== Collected material ==

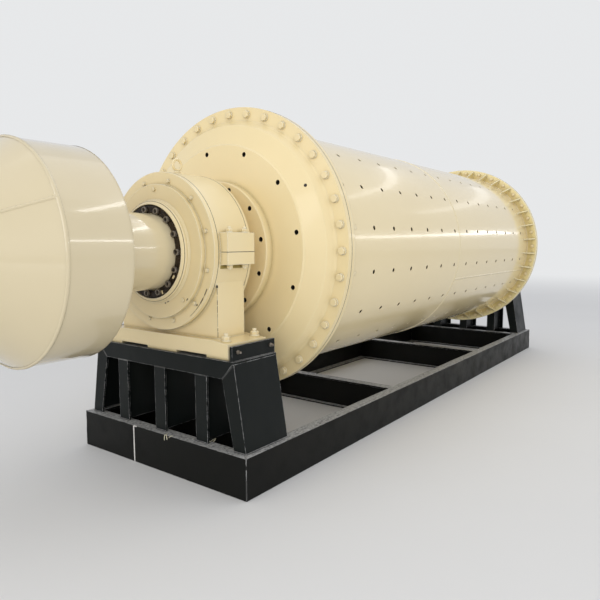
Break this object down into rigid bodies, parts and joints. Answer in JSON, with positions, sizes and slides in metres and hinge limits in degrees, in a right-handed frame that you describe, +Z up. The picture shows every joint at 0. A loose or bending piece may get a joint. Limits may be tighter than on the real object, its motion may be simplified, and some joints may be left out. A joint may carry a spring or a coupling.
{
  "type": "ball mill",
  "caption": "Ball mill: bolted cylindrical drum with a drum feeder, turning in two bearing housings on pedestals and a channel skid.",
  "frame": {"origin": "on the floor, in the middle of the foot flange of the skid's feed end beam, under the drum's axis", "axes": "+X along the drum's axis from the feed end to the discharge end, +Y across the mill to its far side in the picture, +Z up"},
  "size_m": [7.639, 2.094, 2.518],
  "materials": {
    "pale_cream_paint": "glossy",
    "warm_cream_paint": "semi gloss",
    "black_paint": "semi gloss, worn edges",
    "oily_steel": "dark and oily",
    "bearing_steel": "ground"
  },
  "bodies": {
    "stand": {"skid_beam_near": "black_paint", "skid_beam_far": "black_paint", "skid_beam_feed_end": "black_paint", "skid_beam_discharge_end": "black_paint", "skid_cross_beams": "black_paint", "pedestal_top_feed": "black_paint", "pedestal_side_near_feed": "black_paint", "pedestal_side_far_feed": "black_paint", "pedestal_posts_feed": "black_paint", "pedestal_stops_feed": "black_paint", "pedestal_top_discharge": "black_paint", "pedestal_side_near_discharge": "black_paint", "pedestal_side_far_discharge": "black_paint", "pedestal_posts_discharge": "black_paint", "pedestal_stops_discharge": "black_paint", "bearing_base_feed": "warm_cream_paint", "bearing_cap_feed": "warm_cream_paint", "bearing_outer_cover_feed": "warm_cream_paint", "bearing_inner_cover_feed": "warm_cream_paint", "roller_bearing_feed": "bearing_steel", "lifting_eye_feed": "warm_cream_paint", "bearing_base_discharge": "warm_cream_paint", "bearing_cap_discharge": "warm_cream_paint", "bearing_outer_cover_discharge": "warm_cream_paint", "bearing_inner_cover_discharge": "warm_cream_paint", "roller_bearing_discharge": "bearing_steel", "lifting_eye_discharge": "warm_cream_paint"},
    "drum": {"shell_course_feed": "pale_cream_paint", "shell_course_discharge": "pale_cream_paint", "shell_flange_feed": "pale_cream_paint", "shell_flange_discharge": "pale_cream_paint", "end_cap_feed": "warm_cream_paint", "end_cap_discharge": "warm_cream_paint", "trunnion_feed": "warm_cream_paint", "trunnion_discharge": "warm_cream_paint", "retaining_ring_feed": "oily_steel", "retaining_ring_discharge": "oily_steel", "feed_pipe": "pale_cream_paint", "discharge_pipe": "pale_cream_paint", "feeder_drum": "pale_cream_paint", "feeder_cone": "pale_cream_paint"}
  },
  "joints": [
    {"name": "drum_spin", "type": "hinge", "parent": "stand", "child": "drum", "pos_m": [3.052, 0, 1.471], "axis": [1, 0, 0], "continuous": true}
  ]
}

===

:: What the exercise asks ::
Say how many lines in the listing above include "joints". Give nothing but the number.

:: Complete response ::
2